About the only thing that she hasn't done is put her pencil in front of me and then accuse me of stealing it in front of an entire class.
And now we move to a week ago today. Class in a conference room around a table. Only one free seat at the main table. Not next to her, fortunately, but next to the seat she has reserved for her things. I don't disapprove of this, I do it myself when there is a seat free. As I sit down do a similar thing (but not the same because only the kiddie table at the end of the main table is still left open, everything else has a person or, in one case, her things on it) and am immediately ordered by her in tones of, "How could you be so inconsiderate?" to move my things to the floor because someone else might be joining us. I do, message is clear, if this supposed "someone else" does come they will not be allowed to sit at the main table because her things need their own chair, but the kiddie table must be left completely free on the off chance that they show up and are forced to sit there because she won't move her things from the chair she has put them in.
I have a bad cough that class. I honestly can't tell you how she was acting during the class because most of my time was spent with my face in my elbow (they say cover your cough, but don't use your hands.)
At the end of the class I ask the teacher a question. Before the teacher can answer she places her body between myself and the teacher* and tries to start a conversation. I explain, as politely as I can manage to say such a thing, that I'm trying to talk to the teacher. She responds with a strong and threatening, "And I'm trying to talk to you."
At this point I give up with politeness and go with the childishness that she seems to bring to all of our interactions and point out that I was trying first so she'll just have to wait. She does back off a bit, not a lot but enough to regain line of sight between myself and the teacher, and the teacher asks me to repeat my question, then answers it. All things considered, not a long wait for my fellow student. Where if I'd let the teacher leave the room without giving me an answer I'd have to wait either two hours (if I chased her down after her next class which would risk me being late for a class of my own) or one full week for my answer.
And this is when we get to the hypocrisy, beyond the "I can put my stuff in the way of hypothetical people, but you can't put yours in their way," thing earlier.
She explained, in condescending and confrontational tones and phrases, that she had nothing against me, she just didn't like the way I interrupted the class. Now it is worthwhile at this point to point out that, with one exception, the only classes we have ever shared run on interruptions. Everyone does it because she and I have been in, I think, a grand total of one lecture class together. (Which was before her distaste for me began) in fact, the teachers get upset (well... more dejected) if students aren't interjecting themselves into the conversation. That's the major that she and I have chosen for ourselves.

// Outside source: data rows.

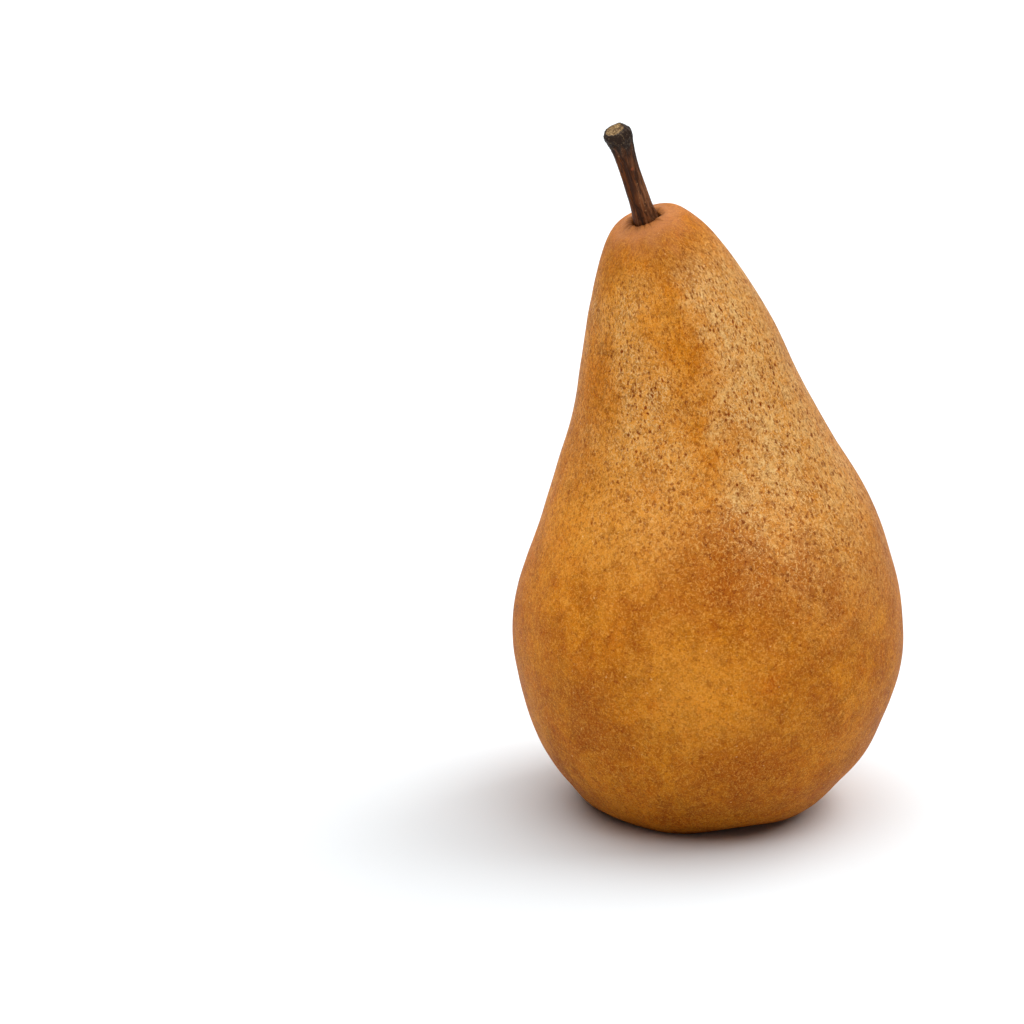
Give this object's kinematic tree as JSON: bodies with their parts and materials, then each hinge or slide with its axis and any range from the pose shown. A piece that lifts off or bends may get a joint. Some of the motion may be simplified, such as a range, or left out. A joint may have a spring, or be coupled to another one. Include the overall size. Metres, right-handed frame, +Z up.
{
  "type": "pear",
  "caption": "Whole russet winter pear standing on its base, with a leaning neck, a woody stem and a dried calyx underneath.",
  "frame": {"origin": "on the surface the pear stands on, under the middle of its box", "axes": "+Z up, towards the stem; the neck leans to -X and a little to -Y"},
  "size_m": [0.0707, 0.0708, 0.126],
  "materials": {
    "skin": "golden brown russet skin, satin, with fine pale flecks and darker dots",
    "bark": "dark brown ribbed bark with a pale corky cut face",
    "dried_leaf": "dry, matt, dark brown, crinkled"
  },
  "bodies": {
    "root": {"fruit": "skin", "stem": "bark", "calyx": "dried_leaf"}
  },
  "joints": []
}
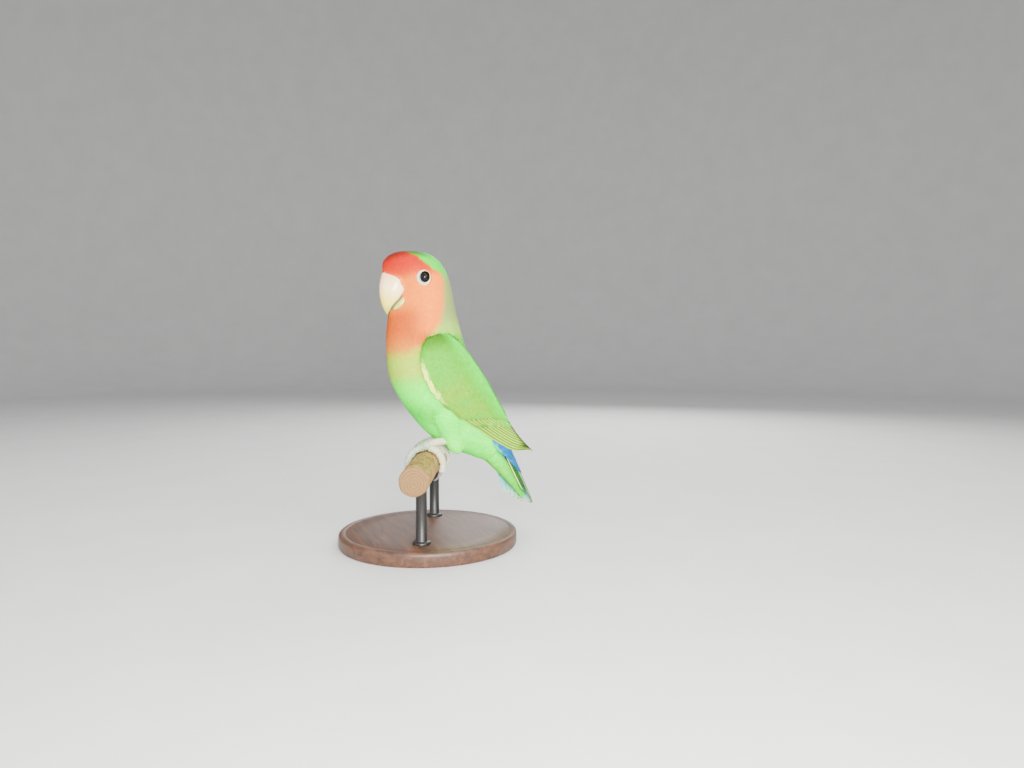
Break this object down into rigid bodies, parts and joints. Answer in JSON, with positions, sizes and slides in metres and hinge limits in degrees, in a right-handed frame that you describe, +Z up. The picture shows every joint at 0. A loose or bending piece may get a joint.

Sometimes interruptions are to interject an alternate point of view, or a literary reference, or just to say, "I thought it was a genitive of separation." Sometimes interruptions are to tell someone a vocab word they forgot so that they don't have to look it up.
So, according to her, interruptions are bad and I should not do them. And in that situation she would like me just fine and not be an ass anymore.
Do I believe that that would be the case? No. But I did preform a test anyway. This time in class I was silent wherever and whenever possible.
She vocally interpreted the class more than I ever have, and on the same exact topics for the same exact reasons. She visually interrupted the class (remember, she knows sign language) a lot more, it's always distracting, slightly less so now that I know some of the things she's shouting out, at least I assume that's how one would describe signs as theatrical and unmissable as the ones she makes. I estimate she made probably twice as many visual interruptions as vocal ones. They lasted longer (the people she was signing to were largely ones sitting beside her, not the best angle for sign language especially since she seldom turned to face them, so they were almost always the last to see them) and distracted more (it's easier to tune out someone saying the same thing over and over than someone turning what should be ordinary sign language into an upper body dance routine.)
And that's where hypocrisy comes in. Apparently me interrupting the class is bad and evil and wrong. Her making interruptions for the same reasons, at the same times, and (for slightly less than a third of the time, which still managed to be more than I ever did) in the same way is good and right and proper.
I don't disagree with her interrupting the class to interject something here or there. I think it smooths things along. I disagree with the idea for her it's ok but not for me.
And for the record, if the hearing person next to you is trying to find the right word, that being "same", it would be better for the entire class if you leaned over to them and whispered, "Same," than if you signed the sign for "Same," in increasingly large and dramatic ways for several minutes until they finally looked up from their notes to see you while everyone else in the class had been forced to watch your completely unnecessary performance the whole time.
And that was one of the less annoying things because at least I knew what she was shouting.
* Because of the table and the position of those involved this literally requires her to be above me looking down. It's actually a classic threat display for those who want to threaten someone sitting at a table. She's standing; I'm sitting. She has the high ground; I have the low. She has mobility and her arms in positions of power; I'm boxed in by table and chair and my arms are in positions of writing.
You've probably seen this position, if not in real life then in a movie or TV show.